**Directive:**
Write out the listing exactly as it is given.

================

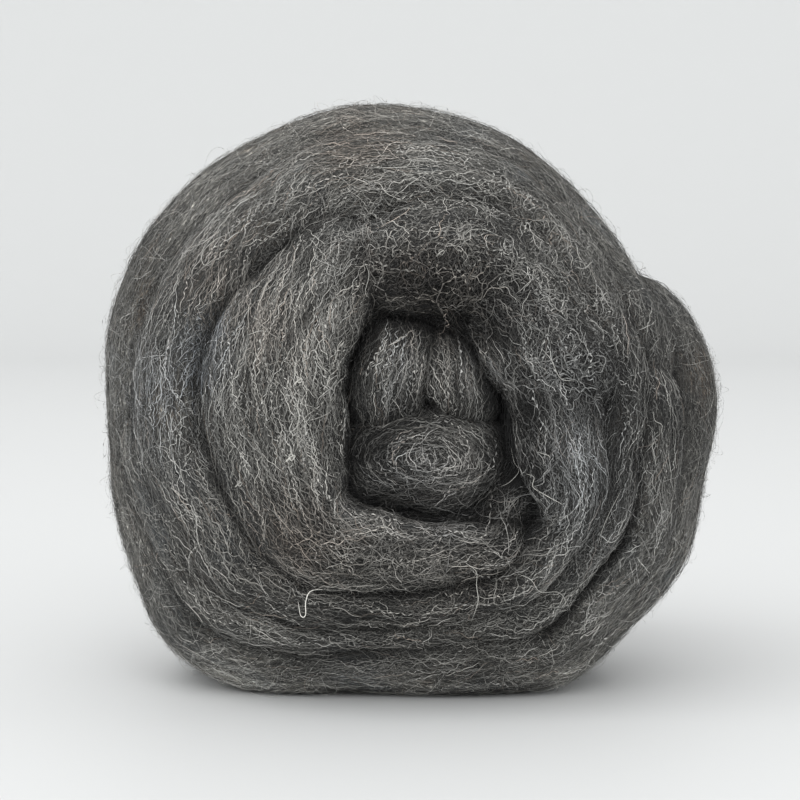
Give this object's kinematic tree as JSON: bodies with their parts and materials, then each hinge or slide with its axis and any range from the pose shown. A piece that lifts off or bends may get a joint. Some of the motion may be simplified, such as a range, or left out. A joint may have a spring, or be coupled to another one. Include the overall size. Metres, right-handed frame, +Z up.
{
  "type": "ball of wool roving",
  "caption": "Soft ball of untwisted wool roving, wound over itself with the inner end tucked into its eye, standing on a small flat spot.",
  "frame": {"origin": "on the surface that the ball rests on, under the middle of its box", "axes": "+Z up, -Y out of the eye of the winding, +X to the right when looking at the eye"},
  "size_m": [0.1273, 0.1113, 0.1207],
  "materials": {
    "wool": "matte natural charcoal wool with mixed light and dark fibres"
  },
  "bodies": {
    "root": {"roving_ball": "wool"}
  },
  "joints": []
}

================

**Exercise result:**
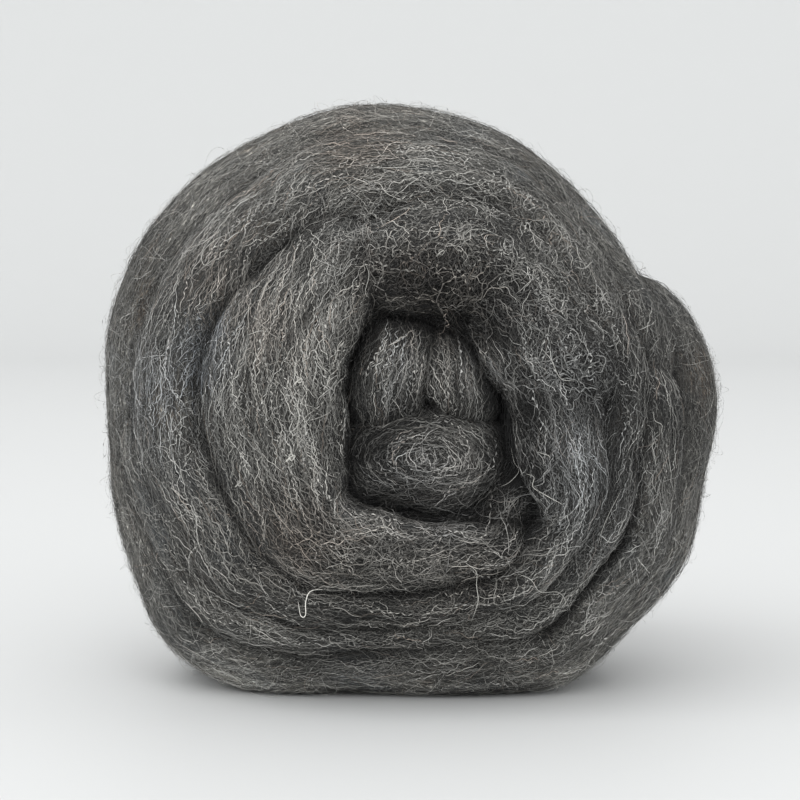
Give this object's kinematic tree as JSON: bodies with their parts and materials, then each hinge or slide with its axis and any range from the pose shown. A piece that lifts off or bends may get a joint. Some of the motion may be simplified, such as a range, or left out. A joint may have a spring, or be coupled to another one. Include the overall size. Metres, right-handed frame, +Z up.
{
  "type": "ball of wool roving",
  "caption": "Soft ball of untwisted wool roving, wound over itself with the inner end tucked into its eye, standing on a small flat spot.",
  "frame": {"origin": "on the surface that the ball rests on, under the middle of its box", "axes": "+Z up, -Y out of the eye of the winding, +X to the right when looking at the eye"},
  "size_m": [0.1273, 0.1113, 0.1207],
  "materials": {
    "wool": "matte natural charcoal wool with mixed light and dark fibres"
  },
  "bodies": {
    "root": {"roving_ball": "wool"}
  },
  "joints": []
}